When was it recorded? May 30-Jun. 21, 1968 / Jul. 9-13, 1968
When was it first released, and on which album? Nov. 22, 1968 on “The Beatles” / Aug. 26, 1968 as the B-side to “Hey Jude”
Who wrote it? Lennon
Have I heard this song before? Yep yep
What my research dug up:
So you say you want a revolution, do ya? Let’s see if I can get your heads to spin like mine is right now. Let’s see if I got everything straight below.
According to Wikipedia, “In early 1968, media coverage in the aftermath of the Tet Offensive spurred increased protests in opposition to the Vietnam War, especially among university students.” While primarily American, a violent demonstration did occur Mar. 17, 1968 in London’s Grosvenor Square. This combined with student riots in Paris, the Vietnam War and the assassination of Martin Luther King spurred John to write “Revolution” while in India.
“I wanted to put out what I felt about revolution. I thought it was time we fucking spoke about it, the same as I thought it was about time we stopped not answering about the Vietnamese war when we were on tour with Brian Epstein and had to tell him, ‘We’re going to talk about the war this time, and we’re not going to just waffle.’ I wanted to say what I thought about revolution. I had been thinking about it up in the hills in India. I still had this ‘God will save us’ feeling about it, that it’s going to be all right. That’s why I did it: I wanted to talk, I wanted to say my piece about revolution. I wanted to tell you, or whoever listens, to communicate, to say ‘What do you say? This is what I say.’” — John Lennon (Rolling Stone, 1970)

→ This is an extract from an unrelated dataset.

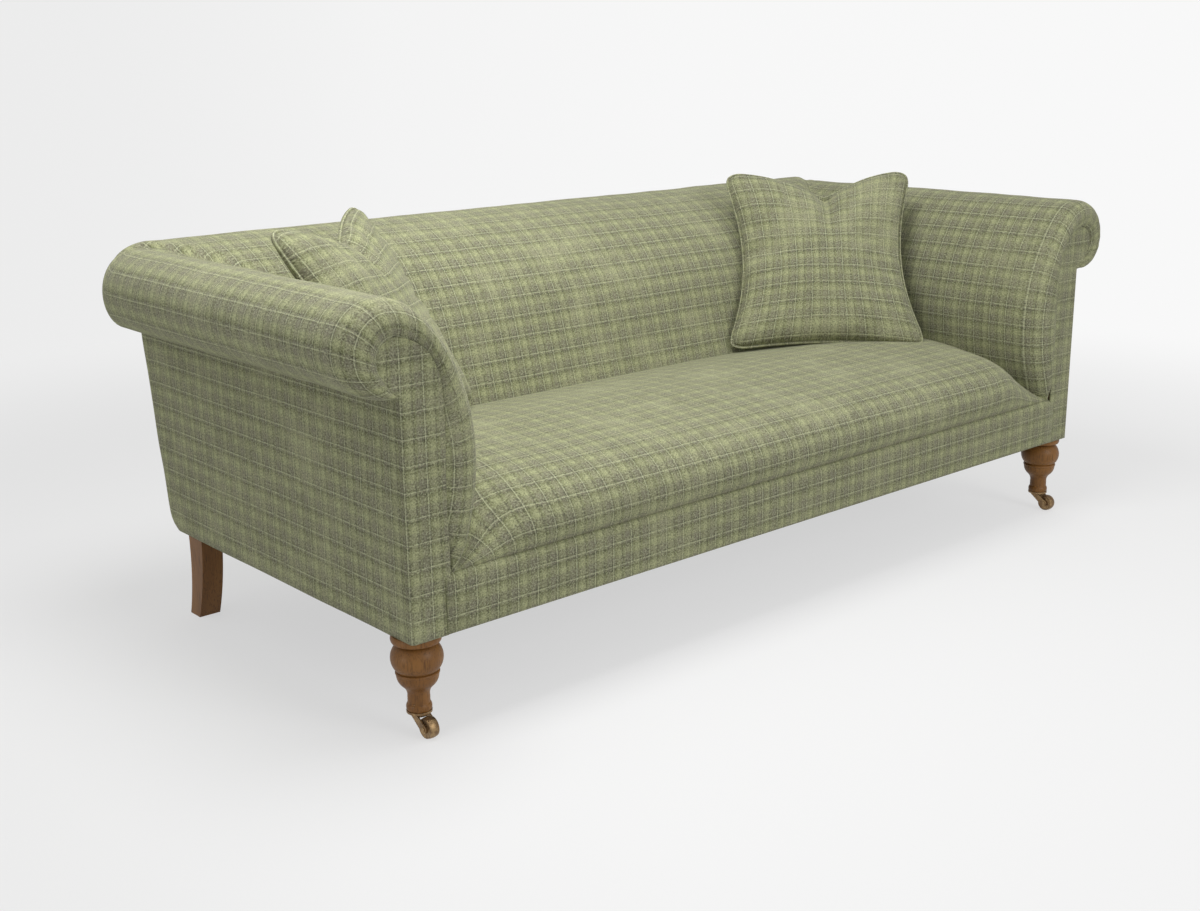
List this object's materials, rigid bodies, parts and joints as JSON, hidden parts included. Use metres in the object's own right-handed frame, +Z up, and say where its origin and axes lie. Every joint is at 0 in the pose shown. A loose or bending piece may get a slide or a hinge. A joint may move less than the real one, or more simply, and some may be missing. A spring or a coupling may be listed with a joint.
{
  "type": "english roll arm sofa",
  "caption": "Long upholstered sofa with scroll arms, fixed seat and back, turned front legs on castors, and loose scatter cushions",
  "frame": {"origin": "on the floor, under the middle of the overall box", "axes": "X runs along the sofa, with the right side of the picture at +X; -Y is the front, where a person sits down; Z is up"},
  "size_m": [2.1598, 0.972, 0.8236],
  "materials": {
    "plaid": "woven",
    "filling": "soft",
    "frame_wood": "sawn",
    "leg_wood": "satin",
    "steel": "plain",
    "brass": "aged",
    "webbing": "woven",
    "dust_cloth": "matte"
  },
  "bodies": {
    "sofa": {"arm_cover_left": "plaid", "arm_cover_right": "plaid", "arm_facing_left": "plaid", "arm_facing_right": "plaid", "arm_front_board_left": "frame_wood", "arm_front_board_right": "frame_wood", "arm_padding_left": "filling", "arm_padding_right": "filling", "arm_stuffing_rail_left": "frame_wood", "arm_stuffing_rail_right": "frame_wood", "arm_top_rail_left": "frame_wood", "arm_top_rail_right": "frame_wood", "arm_webbing_left": "webbing", "arm_webbing_right": "webbing", "back_padding": "filling", "back_posts": "frame_wood", "back_seat_rail": "frame_wood", "back_stuffing_rails": "frame_wood", "back_top_rail": "frame_wood", "back_webbing": "webbing", "castor_plate_left": "brass", "castor_plate_right": "brass", "castor_screws": "brass", "corner_blocks": "frame_wood", "dust_cover": "dust_cloth", "front_border": "plaid", "front_leg_left": "leg_wood", "front_leg_right": "leg_wood", "front_seat_rail": "frame_wood", "inside_back_cover": "plaid", "leg_bolts": "steel", "leg_nuts": "steel", "outside_arm_panel_left": "plaid", "outside_arm_panel_right": "plaid", "outside_back_panel": "plaid", "rear_leg_left": "leg_wood", "rear_leg_right": "leg_wood", "rear_post_left": "frame_wood", "rear_post_right": "frame_wood", "seat_cover": "plaid", "seat_cross_rails": "frame_wood", "seat_hessian": "webbing", "seat_padding": "filling", "seat_springs": "steel", "side_seat_rail_left": "frame_wood", "side_seat_rail_right": "frame_wood", "spring_clips": "steel"},
    "castor_horn_left": {"castor_horn_left": "brass", "castor_axle_left": "brass"},
    "castor_wheel_left": {"castor_wheel_left": "brass"},
    "cushion_left": {"cushion_cover_left": "plaid", "cushion_insert_left": "filling", "cushion_piping_left": "plaid"},
    "castor_horn_right": {"castor_horn_right": "brass", "castor_axle_right": "brass"},
    "castor_wheel_right": {"castor_wheel_right": "brass"},
    "cushion_right": {"cushion_cover_right": "plaid", "cushion_insert_right": "filling", "cushion_piping_right": "plaid"}
  },
  "joints": [
    {"name": "castor_swivel_left", "type": "hinge", "parent": "sofa", "child": "castor_horn_left", "pos_m": [-0.94, -0.439, 0.038], "axis": [0, 0, 1], "continuous": true},
    {"name": "castor_roll_left", "type": "hinge", "parent": "castor_horn_left", "child": "castor_wheel_left", "pos_m": [-0.94, -0.466, 0.019], "axis": [1, 0, 0], "continuous": true},
    {"name": "cushion_lift_left", "type": "slide", "parent": "sofa", "child": "cushion_left", "axis": [0, 0, 1], "range_m": [0, 0.4]},
    {"name": "castor_swivel_right", "type": "hinge", "parent": "sofa", "child": "castor_horn_right", "pos_m": [0.94, -0.439, 0.038], "axis": [0, 0, 1], "continuous": true},
    {"name": "castor_roll_right", "type": "hinge", "parent": "castor_horn_right", "child": "castor_wheel_right", "pos_m": [0.94, -0.466, 0.019], "axis": [1, 0, 0], "continuous": true},
    {"name": "cushion_lift_right", "type": "slide", "parent": "sofa", "child": "cushion_right", "axis": [0, 0, 1], "range_m": [0, 0.4]}
  ]
}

Like most White Album tracks, the Beatles recorded a demo at Kinfauns of “Revolution” in May 1968.
“Revolution 1” (then called just “Revolution”) was the first song to be recorded for the White Album. The Beatles began work May 30, using Take 16 of the rhythm track for the final product. Lasting over 10 minutes, the ending of this track eventually became “Revolution 9,” which we’ll talk about tomorrow.

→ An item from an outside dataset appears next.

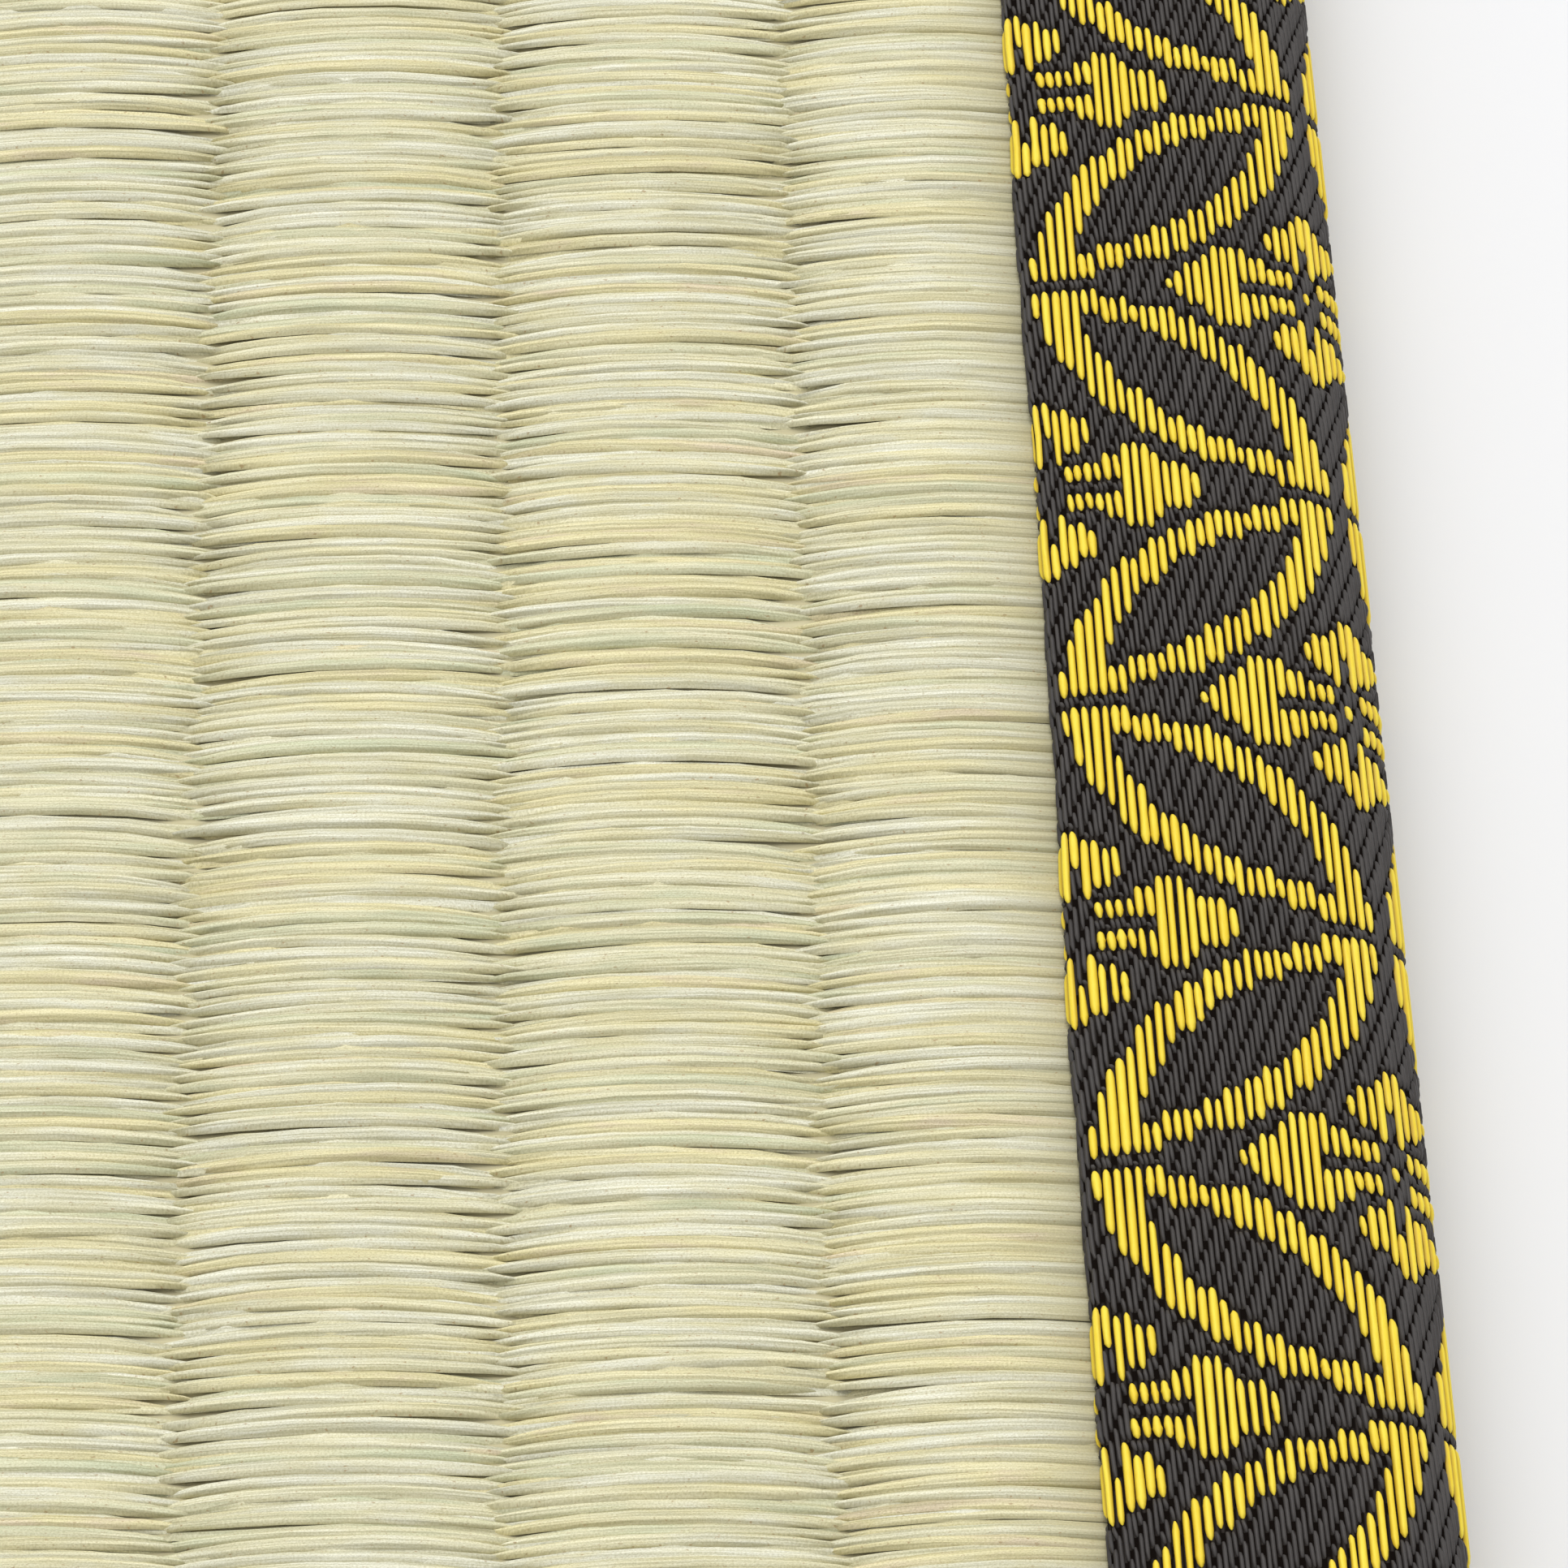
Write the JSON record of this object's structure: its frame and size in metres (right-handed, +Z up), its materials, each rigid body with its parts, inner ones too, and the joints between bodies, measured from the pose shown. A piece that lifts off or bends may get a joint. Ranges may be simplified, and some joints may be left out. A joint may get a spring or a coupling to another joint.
{
  "type": "tatami mat",
  "caption": "Thin square tatami mat: a woven rush facing in rounded bands, with patterned cloth binding folded over both long sides.",
  "frame": {"origin": "middle of the underside", "axes": "+X across the bands towards the right binding, +Y along the bindings, +Z up"},
  "size_m": [0.82, 0.82, 0.0154],
  "materials": {
    "rush": "dry woven rush with a faint waxy sheen",
    "binding_cloth": "woven cloth, black ground with a raised yellow circle lattice"
  },
  "bodies": {
    "root": {"rush_mat": "rush", "binding_right": "binding_cloth", "binding_left": "binding_cloth"}
  },
  "joints": []
}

On Jun. 1, John, Paul, and George added vocals to “Revolution 1.” Three days later, John re-recorded his vocals while lying on the floor of the studio for a unique effect.
“Revolution 1” was completed June 21, with George Harrison adding a lead guitar part and two trumpets and four trombones added.
John wanted “Revolution 1” to be the Beatles’ next single, but Paul dug his heels in. Quoth Wikipedia, he “was reluctant to invite controversy, and argued along with Harrison that the track was too slow for a single. Lennon persisted, and rehearsals for a faster and louder re-make began on 9 July; recording started the following day.” While “Revolution 1” is in A Major, “Revolution” is in B Major, though distortion made it closer to B Flat. Other changes include the omission of the doo-wop backing vocals and the addition of an instrumental break.
Despite being recorded second, “Revolution” was released before “Revolution 1.”
As the “Hey Jude” B-side, “Revolution” reached #12 on the US charts and #1 in Australia and New Zealand. The track was certified Gold.
Alongside “Hey Jude,” Michael Lindsay-Hogg directed a promotional video for “Revolution” on Sept. 4, 1968. He produced two versions, which differ only slightly. The “Revolution” video premiered on BBC1’s “Top of the Pops” Sept. 19, 1968.
Alan Pollack wrote, “I have a very tough time thinking of ‘Revolution’ (the single) as anything but the ‘true’ version of the song, and the album cut as not just a remake, but a veritable parody of the single version. For my money, the madman-on-a-street-corner raving of the single resonates more sympathetically with the sense of the lyrics than the night-club-cool-and-brassy treatment of the album cut.” I’m not sure I’d go as far as to call “Revolution 1” ‘a veritable parody,’ but I similarly prefer “Revolution.” Its instrumentation and energy is a much-needed kick in the pants to the lyrics.